:: Task instructions ::
Please quote every line word for word.

:: Given material ::
** BEGIN **

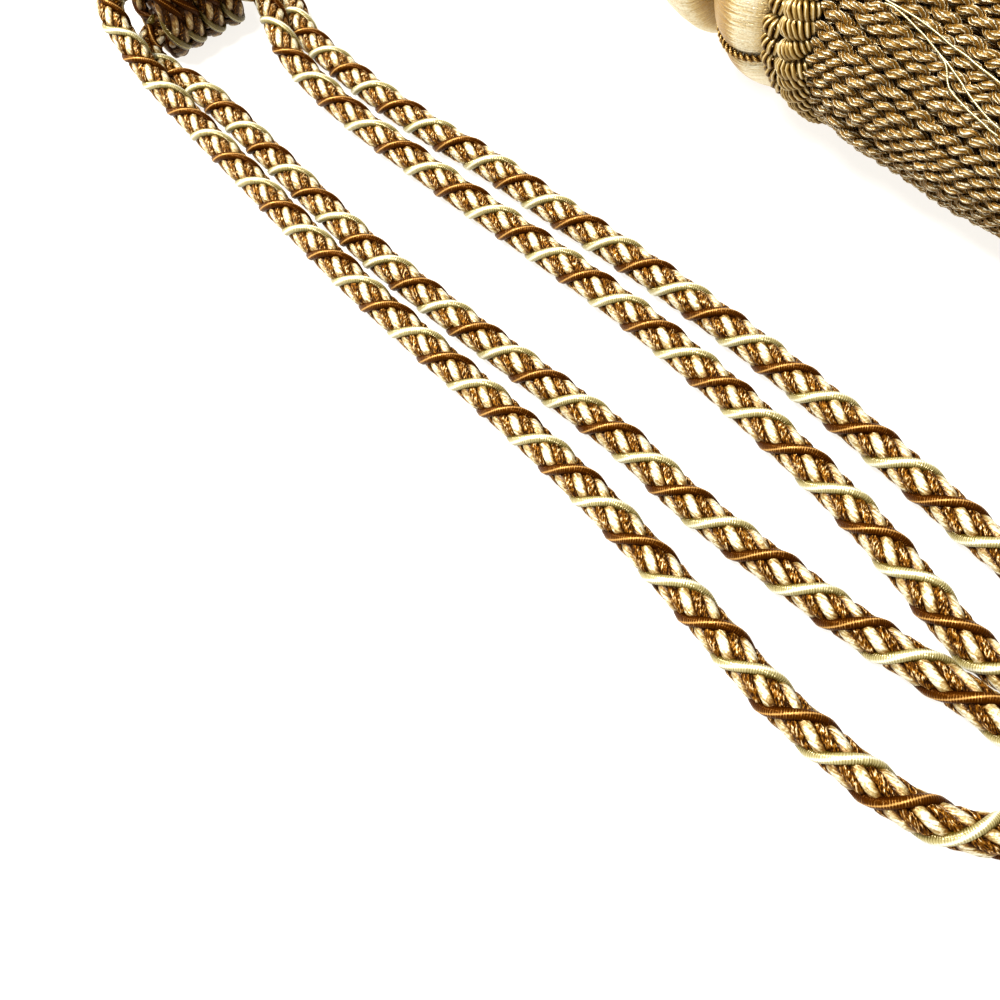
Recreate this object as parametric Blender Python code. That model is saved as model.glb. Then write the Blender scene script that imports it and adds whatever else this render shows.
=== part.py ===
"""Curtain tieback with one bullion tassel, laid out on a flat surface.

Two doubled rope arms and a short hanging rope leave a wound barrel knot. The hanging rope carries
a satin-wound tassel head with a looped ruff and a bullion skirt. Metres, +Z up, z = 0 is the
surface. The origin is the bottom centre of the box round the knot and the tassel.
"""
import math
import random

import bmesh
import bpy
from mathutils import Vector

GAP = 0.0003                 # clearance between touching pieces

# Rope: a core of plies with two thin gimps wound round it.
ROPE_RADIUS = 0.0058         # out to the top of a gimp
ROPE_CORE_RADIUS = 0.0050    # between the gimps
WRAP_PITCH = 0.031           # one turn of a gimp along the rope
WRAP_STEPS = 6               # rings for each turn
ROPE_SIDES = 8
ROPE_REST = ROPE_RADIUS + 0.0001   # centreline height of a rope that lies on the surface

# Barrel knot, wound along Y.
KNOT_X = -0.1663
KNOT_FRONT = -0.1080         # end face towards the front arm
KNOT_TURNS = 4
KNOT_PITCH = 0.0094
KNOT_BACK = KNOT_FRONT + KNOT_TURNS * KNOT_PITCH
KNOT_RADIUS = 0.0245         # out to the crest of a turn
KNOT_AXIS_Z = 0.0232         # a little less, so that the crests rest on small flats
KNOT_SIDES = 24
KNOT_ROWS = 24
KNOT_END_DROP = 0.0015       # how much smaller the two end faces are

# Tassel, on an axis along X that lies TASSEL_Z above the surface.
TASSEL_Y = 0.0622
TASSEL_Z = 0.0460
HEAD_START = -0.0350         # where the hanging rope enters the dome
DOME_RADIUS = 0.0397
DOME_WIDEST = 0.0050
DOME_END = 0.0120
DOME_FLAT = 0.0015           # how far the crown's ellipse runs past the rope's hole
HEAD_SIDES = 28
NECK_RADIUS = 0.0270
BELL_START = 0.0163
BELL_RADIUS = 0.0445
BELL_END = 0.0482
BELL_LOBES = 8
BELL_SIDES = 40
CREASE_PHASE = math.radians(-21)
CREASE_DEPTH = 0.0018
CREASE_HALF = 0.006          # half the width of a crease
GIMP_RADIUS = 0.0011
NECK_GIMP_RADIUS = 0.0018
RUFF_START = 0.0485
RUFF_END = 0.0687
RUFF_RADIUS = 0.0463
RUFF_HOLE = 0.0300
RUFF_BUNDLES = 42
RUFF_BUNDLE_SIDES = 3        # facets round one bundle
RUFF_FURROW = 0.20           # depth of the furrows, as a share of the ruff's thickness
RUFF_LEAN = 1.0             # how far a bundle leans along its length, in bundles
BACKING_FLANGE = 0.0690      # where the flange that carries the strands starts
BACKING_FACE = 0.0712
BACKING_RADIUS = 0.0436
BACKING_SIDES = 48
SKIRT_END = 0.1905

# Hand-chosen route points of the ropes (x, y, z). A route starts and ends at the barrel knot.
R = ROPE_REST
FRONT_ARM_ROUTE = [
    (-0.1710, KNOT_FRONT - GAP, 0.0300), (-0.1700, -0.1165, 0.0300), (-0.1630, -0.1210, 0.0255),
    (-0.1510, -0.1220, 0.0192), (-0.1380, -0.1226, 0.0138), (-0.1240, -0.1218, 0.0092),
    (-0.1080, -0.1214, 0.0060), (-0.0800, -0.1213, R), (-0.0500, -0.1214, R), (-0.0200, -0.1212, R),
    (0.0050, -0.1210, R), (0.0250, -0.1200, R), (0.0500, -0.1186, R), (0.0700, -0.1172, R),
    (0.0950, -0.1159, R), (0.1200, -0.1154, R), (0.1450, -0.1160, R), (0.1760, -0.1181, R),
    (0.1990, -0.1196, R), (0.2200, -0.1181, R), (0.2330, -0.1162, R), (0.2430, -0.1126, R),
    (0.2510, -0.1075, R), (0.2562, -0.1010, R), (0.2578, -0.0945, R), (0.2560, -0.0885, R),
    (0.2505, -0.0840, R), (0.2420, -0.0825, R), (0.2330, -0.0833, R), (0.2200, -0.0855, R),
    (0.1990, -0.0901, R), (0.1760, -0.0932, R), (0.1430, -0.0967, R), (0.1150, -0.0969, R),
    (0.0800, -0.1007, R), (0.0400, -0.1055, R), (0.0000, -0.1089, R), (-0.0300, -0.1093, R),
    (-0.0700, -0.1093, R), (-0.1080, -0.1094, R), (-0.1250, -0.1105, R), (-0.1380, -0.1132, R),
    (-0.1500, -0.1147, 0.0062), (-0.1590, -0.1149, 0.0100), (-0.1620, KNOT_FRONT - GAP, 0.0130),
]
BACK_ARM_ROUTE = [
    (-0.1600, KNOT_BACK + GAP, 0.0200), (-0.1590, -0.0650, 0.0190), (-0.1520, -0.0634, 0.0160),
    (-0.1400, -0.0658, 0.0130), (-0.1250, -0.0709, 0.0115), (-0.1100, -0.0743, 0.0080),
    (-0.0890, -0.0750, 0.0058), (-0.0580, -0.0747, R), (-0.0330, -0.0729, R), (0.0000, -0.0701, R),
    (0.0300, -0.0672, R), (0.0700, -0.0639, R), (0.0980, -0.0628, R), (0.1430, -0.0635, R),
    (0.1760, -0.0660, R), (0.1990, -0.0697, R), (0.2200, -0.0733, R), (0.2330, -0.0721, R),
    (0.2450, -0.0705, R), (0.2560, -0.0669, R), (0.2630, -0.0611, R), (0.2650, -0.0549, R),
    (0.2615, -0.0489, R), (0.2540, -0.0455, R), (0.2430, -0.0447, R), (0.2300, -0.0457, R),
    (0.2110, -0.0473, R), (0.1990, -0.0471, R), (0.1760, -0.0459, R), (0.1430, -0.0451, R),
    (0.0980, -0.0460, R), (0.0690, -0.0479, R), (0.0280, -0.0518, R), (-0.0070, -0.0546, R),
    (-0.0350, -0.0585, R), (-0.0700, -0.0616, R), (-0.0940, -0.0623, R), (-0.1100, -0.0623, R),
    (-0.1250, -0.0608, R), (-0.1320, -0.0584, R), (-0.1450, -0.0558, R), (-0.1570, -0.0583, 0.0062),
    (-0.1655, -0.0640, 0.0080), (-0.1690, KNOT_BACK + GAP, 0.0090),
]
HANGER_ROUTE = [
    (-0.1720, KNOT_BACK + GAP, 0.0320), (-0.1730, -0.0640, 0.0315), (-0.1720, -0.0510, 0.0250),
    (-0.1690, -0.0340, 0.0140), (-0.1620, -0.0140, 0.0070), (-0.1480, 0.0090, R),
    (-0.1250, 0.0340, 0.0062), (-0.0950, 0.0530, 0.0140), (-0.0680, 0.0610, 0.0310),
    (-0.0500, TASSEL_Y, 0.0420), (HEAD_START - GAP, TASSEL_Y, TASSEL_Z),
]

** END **

:: Full solution ::
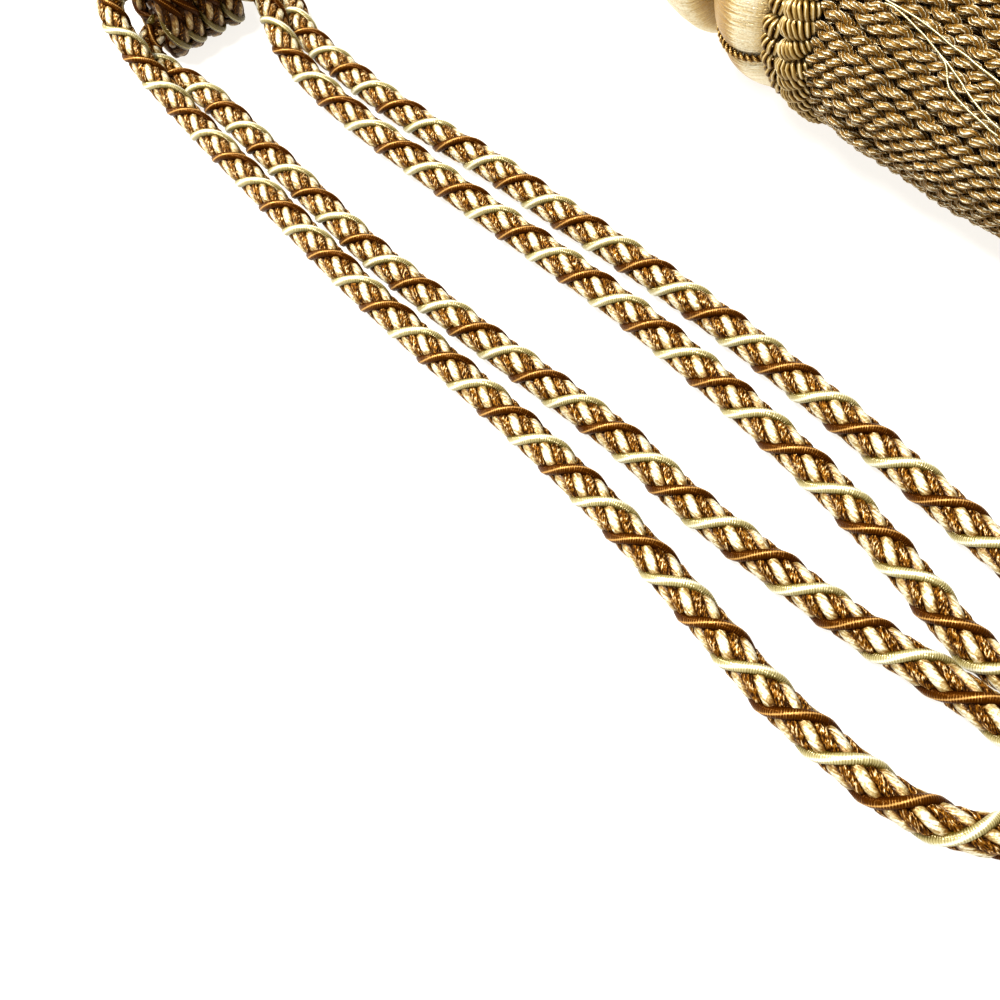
Recreate this object as parametric Blender Python code. That model is saved as model.glb. Then write the Blender scene script that imports it and adds whatever else this render shows.
=== part.py ===
"""Curtain tieback with one bullion tassel, laid out on a flat surface.

Two doubled rope arms and a short hanging rope leave a wound barrel knot. The hanging rope carries
a satin-wound tassel head with a looped ruff and a bullion skirt. Metres, +Z up, z = 0 is the
surface. The origin is the bottom centre of the box round the knot and the tassel.
"""
import math
import random

import bmesh
import bpy
from mathutils import Vector

GAP = 0.0003                 # clearance between touching pieces

# Rope: a core of plies with two thin gimps wound round it.
ROPE_RADIUS = 0.0058         # out to the top of a gimp
ROPE_CORE_RADIUS = 0.0050    # between the gimps
WRAP_PITCH = 0.031           # one turn of a gimp along the rope
WRAP_STEPS = 6               # rings for each turn
ROPE_SIDES = 8
ROPE_REST = ROPE_RADIUS + 0.0001   # centreline height of a rope that lies on the surface

# Barrel knot, wound along Y.
KNOT_X = -0.1663
KNOT_FRONT = -0.1080         # end face towards the front arm
KNOT_TURNS = 4
KNOT_PITCH = 0.0094
KNOT_BACK = KNOT_FRONT + KNOT_TURNS * KNOT_PITCH
KNOT_RADIUS = 0.0245         # out to the crest of a turn
KNOT_AXIS_Z = 0.0232         # a little less, so that the crests rest on small flats
KNOT_SIDES = 24
KNOT_ROWS = 24
KNOT_END_DROP = 0.0015       # how much smaller the two end faces are

# Tassel, on an axis along X that lies TASSEL_Z above the surface.
TASSEL_Y = 0.0622
TASSEL_Z = 0.0460
HEAD_START = -0.0350         # where the hanging rope enters the dome
DOME_RADIUS = 0.0397
DOME_WIDEST = 0.0050
DOME_END = 0.0120
DOME_FLAT = 0.0015           # how far the crown's ellipse runs past the rope's hole
HEAD_SIDES = 28
NECK_RADIUS = 0.0270
BELL_START = 0.0163
BELL_RADIUS = 0.0445
BELL_END = 0.0482
BELL_LOBES = 8
BELL_SIDES = 40
CREASE_PHASE = math.radians(-21)
CREASE_DEPTH = 0.0018
CREASE_HALF = 0.006          # half the width of a crease
GIMP_RADIUS = 0.0011
NECK_GIMP_RADIUS = 0.0018
RUFF_START = 0.0485
RUFF_END = 0.0687
RUFF_RADIUS = 0.0463
RUFF_HOLE = 0.0300
RUFF_BUNDLES = 42
RUFF_BUNDLE_SIDES = 3        # facets round one bundle
RUFF_FURROW = 0.20           # depth of the furrows, as a share of the ruff's thickness
RUFF_LEAN = 1.0             # how far a bundle leans along its length, in bundles
BACKING_FLANGE = 0.0690      # where the flange that carries the strands starts
BACKING_FACE = 0.0712
BACKING_RADIUS = 0.0436
BACKING_SIDES = 48
SKIRT_END = 0.1905

# Hand-chosen route points of the ropes (x, y, z). A route starts and ends at the barrel knot.
R = ROPE_REST
FRONT_ARM_ROUTE = [
    (-0.1710, KNOT_FRONT - GAP, 0.0300), (-0.1700, -0.1165, 0.0300), (-0.1630, -0.1210, 0.0255),
    (-0.1510, -0.1220, 0.0192), (-0.1380, -0.1226, 0.0138), (-0.1240, -0.1218, 0.0092),
    (-0.1080, -0.1214, 0.0060), (-0.0800, -0.1213, R), (-0.0500, -0.1214, R), (-0.0200, -0.1212, R),
    (0.0050, -0.1210, R), (0.0250, -0.1200, R), (0.0500, -0.1186, R), (0.0700, -0.1172, R),
    (0.0950, -0.1159, R), (0.1200, -0.1154, R), (0.1450, -0.1160, R), (0.1760, -0.1181, R),
    (0.1990, -0.1196, R), (0.2200, -0.1181, R), (0.2330, -0.1162, R), (0.2430, -0.1126, R),
    (0.2510, -0.1075, R), (0.2562, -0.1010, R), (0.2578, -0.0945, R), (0.2560, -0.0885, R),
    (0.2505, -0.0840, R), (0.2420, -0.0825, R), (0.2330, -0.0833, R), (0.2200, -0.0855, R),
    (0.1990, -0.0901, R), (0.1760, -0.0932, R), (0.1430, -0.0967, R), (0.1150, -0.0969, R),
    (0.0800, -0.1007, R), (0.0400, -0.1055, R), (0.0000, -0.1089, R), (-0.0300, -0.1093, R),
    (-0.0700, -0.1093, R), (-0.1080, -0.1094, R), (-0.1250, -0.1105, R), (-0.1380, -0.1132, R),
    (-0.1500, -0.1147, 0.0062), (-0.1590, -0.1149, 0.0100), (-0.1620, KNOT_FRONT - GAP, 0.0130),
]
BACK_ARM_ROUTE = [
    (-0.1600, KNOT_BACK + GAP, 0.0200), (-0.1590, -0.0650, 0.0190), (-0.1520, -0.0634, 0.0160),
    (-0.1400, -0.0658, 0.0130), (-0.1250, -0.0709, 0.0115), (-0.1100, -0.0743, 0.0080),
    (-0.0890, -0.0750, 0.0058), (-0.0580, -0.0747, R), (-0.0330, -0.0729, R), (0.0000, -0.0701, R),
    (0.0300, -0.0672, R), (0.0700, -0.0639, R), (0.0980, -0.0628, R), (0.1430, -0.0635, R),
    (0.1760, -0.0660, R), (0.1990, -0.0697, R), (0.2200, -0.0733, R), (0.2330, -0.0721, R),
    (0.2450, -0.0705, R), (0.2560, -0.0669, R), (0.2630, -0.0611, R), (0.2650, -0.0549, R),
    (0.2615, -0.0489, R), (0.2540, -0.0455, R), (0.2430, -0.0447, R), (0.2300, -0.0457, R),
    (0.2110, -0.0473, R), (0.1990, -0.0471, R), (0.1760, -0.0459, R), (0.1430, -0.0451, R),
    (0.0980, -0.0460, R), (0.0690, -0.0479, R), (0.0280, -0.0518, R), (-0.0070, -0.0546, R),
    (-0.0350, -0.0585, R), (-0.0700, -0.0616, R), (-0.0940, -0.0623, R), (-0.1100, -0.0623, R),
    (-0.1250, -0.0608, R), (-0.1320, -0.0584, R), (-0.1450, -0.0558, R), (-0.1570, -0.0583, 0.0062),
    (-0.1655, -0.0640, 0.0080), (-0.1690, KNOT_BACK + GAP, 0.0090),
]
HANGER_ROUTE = [
    (-0.1720, KNOT_BACK + GAP, 0.0320), (-0.1730, -0.0640, 0.0315), (-0.1720, -0.0510, 0.0250),
    (-0.1690, -0.0340, 0.0140), (-0.1620, -0.0140, 0.0070), (-0.1480, 0.0090, R),
    (-0.1250, 0.0340, 0.0062), (-0.0950, 0.0530, 0.0140), (-0.0680, 0.0610, 0.0310),
    (-0.0500, TASSEL_Y, 0.0420), (HEAD_START - GAP, TASSEL_Y, TASSEL_Z),
]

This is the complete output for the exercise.